My question is as follows:

How exactly is $$\displaystyle \sqrt{z} = \sqrt{ \mid z \mid } e^{ i \theta(z)/2 }$$

In particular ... surely it should be $$\displaystyle \sqrt{z} = \mid \sqrt{ z } \mid e^{ i \theta(z)/2 }$$ ... ...

Peter

#### HallsofIvy

##### Well-known member
MHB Math Helper
In particular ... surely it should be $$\displaystyle \sqrt{z} = \mid \sqrt{ z } \mid e^{ i \theta(z)/2 }$$ ... ...

Peter
It wouldn't make much sense to write $$\displaystyle \sqrt{z}$$ in terms of $$\displaystyle |\sqrt{z}|$$!

For z a complex number, $$\displaystyle |z|$$ is a positive real number and so is $$\displaystyle \sqrt{|z|}$$. The purpose here is to write $$\displaystyle \sqrt{z}$$ in the form $$\displaystyle re^{i\theta}$$ with r and $$\displaystyle \theta$$ real numbers.

For example, taking z= 4i, r= 4 and $$\displaystyle \theta= \pi/2$$ so that |z|= 4 and $$\displaystyle \sqrt{|z|}= 2$$. The two square roots of 4i are $$\displaystyle 2 e^{i\pi/4}= \sqrt{2}+ i\sqrt{2}$$ and
$$\displaystyle 2 e^{i(\pi+ 2pi)/4}= 2e^{3i\pi/4}= \sqrt{2}- i\sqrt{2}$$.

#### Peter

##### Well-known member
MHB Site Helper
It wouldn't make much sense to write $$\displaystyle \sqrt{z}$$ in terms of $$\displaystyle |\sqrt{z}|$$!

For z a complex number, $$\displaystyle |z|$$ is a positive real number and so is $$\displaystyle \sqrt{|z|}$$. The purpose here is to write $$\displaystyle \sqrt{z}$$ in the form $$\displaystyle re^{i\theta}$$ with r and $$\displaystyle \theta$$ real numbers.

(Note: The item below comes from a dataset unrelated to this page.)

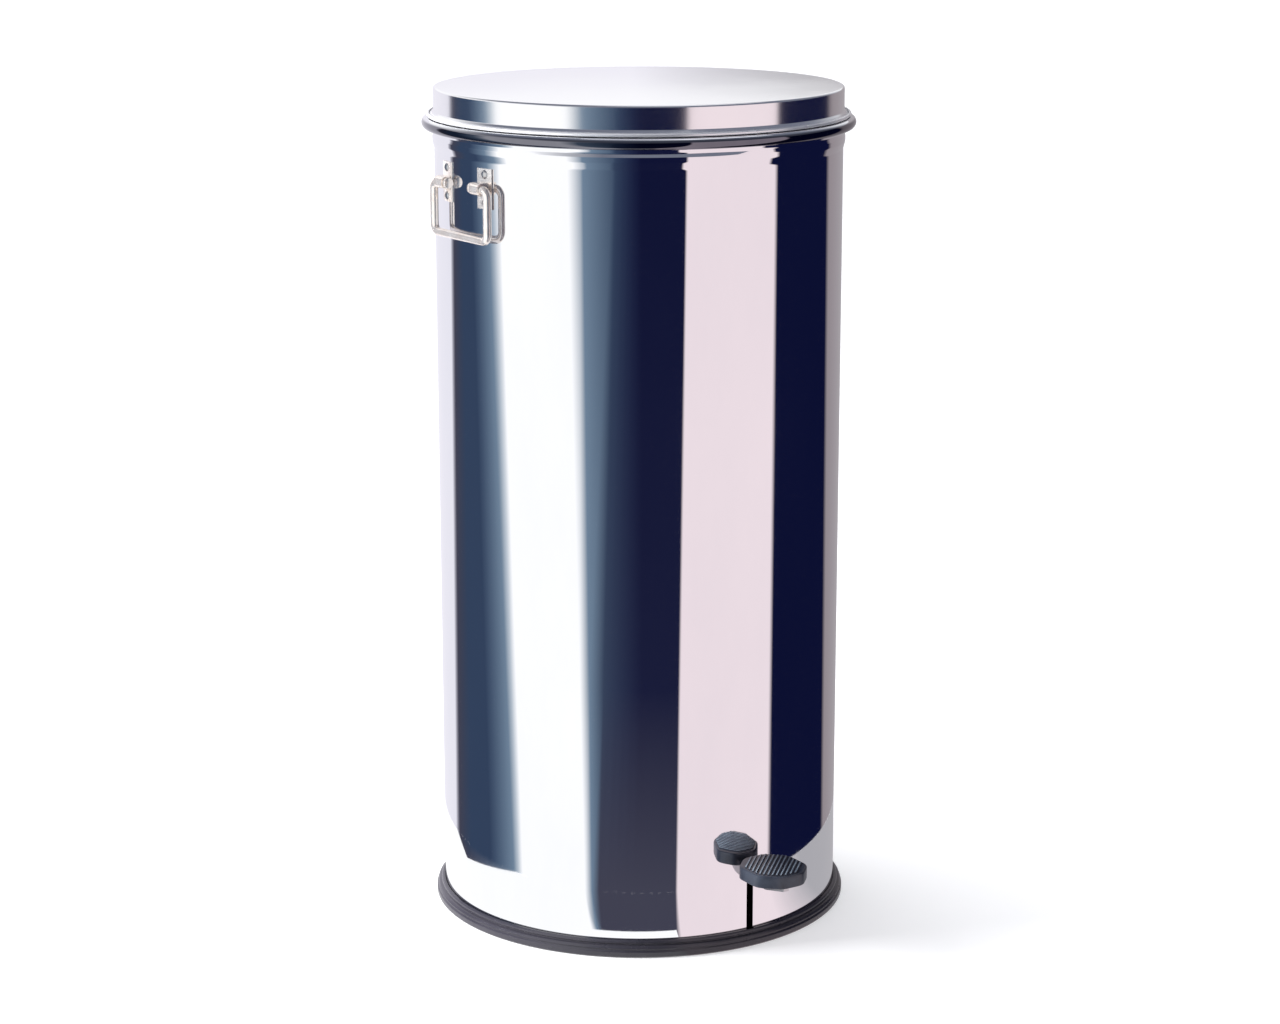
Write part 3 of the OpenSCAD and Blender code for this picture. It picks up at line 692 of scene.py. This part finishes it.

For example, taking z= 4i, r= 4 and $$\displaystyle \theta= \pi/2$$ so that |z|= 4 and $$\displaystyle \sqrt{|z|}= 2$$. The two square roots of 4i are $$\displaystyle 2 e^{i\pi/4}= \sqrt{2}+ i\sqrt{2}$$ and
$$\displaystyle 2 e^{i(\pi+ 2pi)/4}= 2e^{3i\pi/4}= \sqrt{2}- i\sqrt{2}$$.

THanks so much for the help ...

.. it is much appreciated...

Peter